Limitations & Future Work¶
- Reliance on Influence Functions: \(C_x\) and \(G_x\) require calculating \(H_\theta^{-1}\), which is computationally expensive for large models and requires approximations.
- Theoretical Assumptions: Theorem 1 assumes clean decoupling of representations and parameters into invariant and specific sets, which is an idealization.
- Hyperparameter Sensitivity: Parameters like \(\alpha\) and the MAD threshold \(k\) must be set, though the main text uses fixed values.

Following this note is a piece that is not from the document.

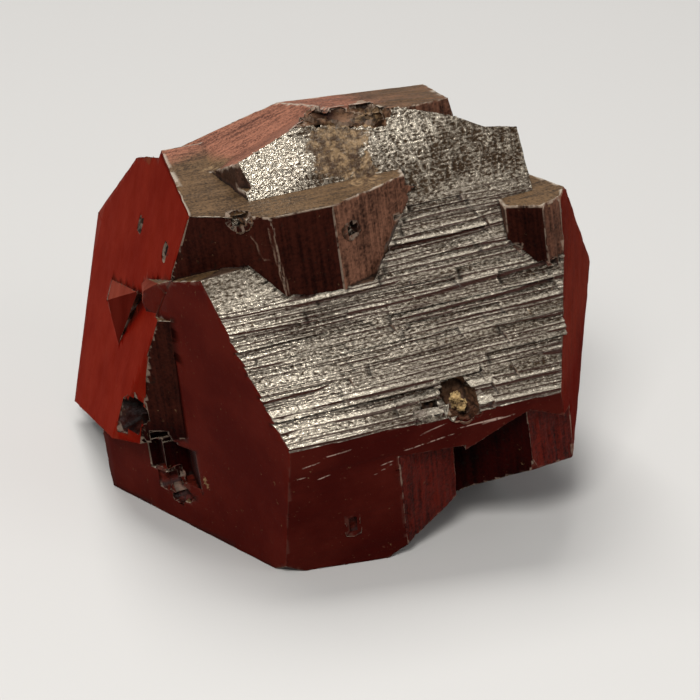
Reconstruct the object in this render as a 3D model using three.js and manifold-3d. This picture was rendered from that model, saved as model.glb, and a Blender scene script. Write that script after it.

- Future Directions: Refining IDV from the channel level to fine-grained feature subspaces or adapting unlearning frequency to the actual rhythm of bias emergence.
Related Work & Insights¶
- vs Representation Learning DG: Methods like IRM or对抗 alignment attempt to prevent domain-specific learning. IU acts as a post-hoc correction that can be stacked on top of them.
- vs Aggregated Variance (AV): AV is sensitive to domain imbalance and misidentifies invariant textures. IDV is domain-size agnostic and provides more accurate localization.
- vs Traditional Machine Unlearning: Traditional MU targets "forgetting specific data points for privacy"; IU targets "forgetting specific features for generalization," representing a fundamental shift in application.
Rating¶
- Novelty: ⭐⭐⭐⭐⭐ Adapting machine unlearning for DG and the IDV definition are highly original.
- Experimental Thoroughness: ⭐⭐⭐⭐⭐ Comprehensive gains across 7 benchmarks and 15+ baselines.
- Writing Quality: ⭐⭐⭐⭐ Clear motivation and illustrative examples (e.g., the hair texture counterexample).
- Value: ⭐⭐⭐⭐ Model-agnostic and practical for squeezing gains out of strong baselines.